Sounding the Building invites different approaches and experiences of the piece. That is precisely both its strength and weakness. On the one hand, the installation presents an austere, omnipotent looking instrument ready to turn you too into an instrument. On the other, the freedom of the interactions it allows are maybe too free and friendly, so much that it loses its potency of its own message and its purpose as a work of art. In the case of this work, the discrepancies between image, sound, and purpose seemed to weaken the overall effect of the work. Still, the exhibition is well worth visiting. Who could resist the opportunity to sample a taste of world domination by sitting at a crazy church organ with blue wires extending up to a 20-foot ceiling?

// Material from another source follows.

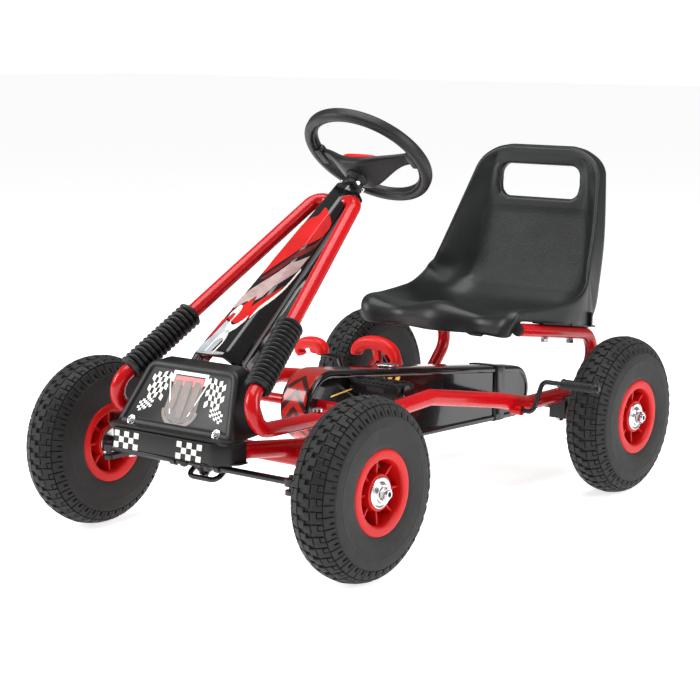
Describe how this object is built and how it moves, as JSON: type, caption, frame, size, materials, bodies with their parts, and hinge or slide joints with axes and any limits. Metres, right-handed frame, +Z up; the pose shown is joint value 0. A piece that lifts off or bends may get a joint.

Sounding the Building is on view at the Battery Maritime Building until August 24, 2008.

Friday, August 1, 2008

Darmstadt in nyc


"Music of Boulez, Stockhausen, and Xenakis"
Presented by the Marticians:
Alexander Lipowski, Gregory Beyer, Matthew Gold (percussion);
Erin Lesser (flute); Ann Steltenpohl (oboe); Rane Moore (clarinet); Miranda Sielaff (viola); Steven Beck (piano); Oren Fader (guitar); Bo Chang (mezzo-soprano); Michel Galante (conductor)
July 30, 2008 at The Julliard School


Three big guys of the twentieth century European avant-garde rejoined in spirit in room 309 Lincoln Center Plaza at the concert by the Marticians, a "percussion based ensemble" presenting the music of Boulez, Stockhausen, and Xenakis. Lead by percussionist Alex Lipowski and conductor Michel Galante, the brand new, new-music group consisted of members of Argento and other up-and-coming young musicians of the New York new music scene. The group presented rare live performances of Stockhausen's Kreuzspiel (1951) and Xenakis' Okho (1989) in the first half, and Boulez' classic work, Le marteau sans maître (1953-1955) in the second. The program felt a bit too heavy and somewhat predictable, almost like period re-enactment of a Darmstadt concert from the 1950s. And though a seminal work of twentieth-century European music, Boulez' looming 9 movement answer to Schoenberg's Pierrot Lunaire comes across today a bit like a smug Oedipal nag. But the performances were precise yet spirited, even in Kreuzspiel, which is hardly a children's "game." Steven Beck braved through the notoriously difficult piano part with style, and Michel Galante lead the group as tightly-knit ensemble crucial to executing the meticulously calculated "pointillistic" work.